Rochester, Minnesota: Population 115,733.
Many seniors need to factor convenient health care into their retirement equation. What is any more convenient than The Mayo Clinic in your town? Perhaps in part because of the Clinic, Rochester (pictured above) is a town known for active senior living. Naturally, there are plenty of doctors per capita, but health spas and bike trails beckon the willing and able. The cost of living (where 100 is the national average) is ninety-eight.

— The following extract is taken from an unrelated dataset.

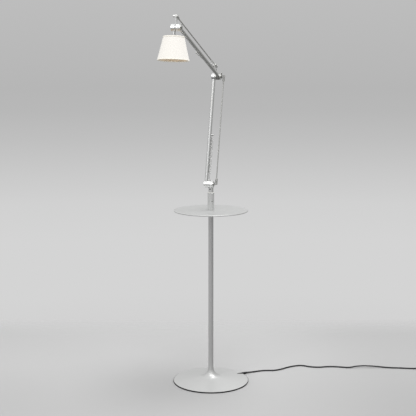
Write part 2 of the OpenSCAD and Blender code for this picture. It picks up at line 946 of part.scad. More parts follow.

Palm Bay, Florida: Population 111,657.
“Enough with the cold weather cities! Don’t you know my bones ache in the winter?” We do now, so how about Palm Bay? There are no state income or state estate taxes in Florida to get in the way of you basking in the sun and warming those bones. The cost of living is low (very low for Florida,) and the ratio of doctors per capita is better than average. Finally, the breezes off the Atlantic make the air clean for a city this size.
Clearwater, Florida: Population 115,513.
Another city to take the chill out of those old bones. Clearwater’s cost of living is 5% above the national average, but the home prices there are priced a whopping 15% below the average. The economy in Clearwater is the strongest in our entire list. So, if there is part-time work in your retirement future, this could be the town where that happens for you. Clearwater is the Spring Training home of the Philadelphia Phillies and is the only town on our list to be so honored by a professional sports team.
That is our list of the best midsize cities to consider for your retirement years. We will be back in a couple of days to look at still-larger cities for your consideration. Until then…
Oops, I almost forgot. The town in the United States that is furthest from a Starbucks is Circle, Montana, tucked into the northeast corner of the state. Circle’s population is 623 souls. God love them and their hardy natures.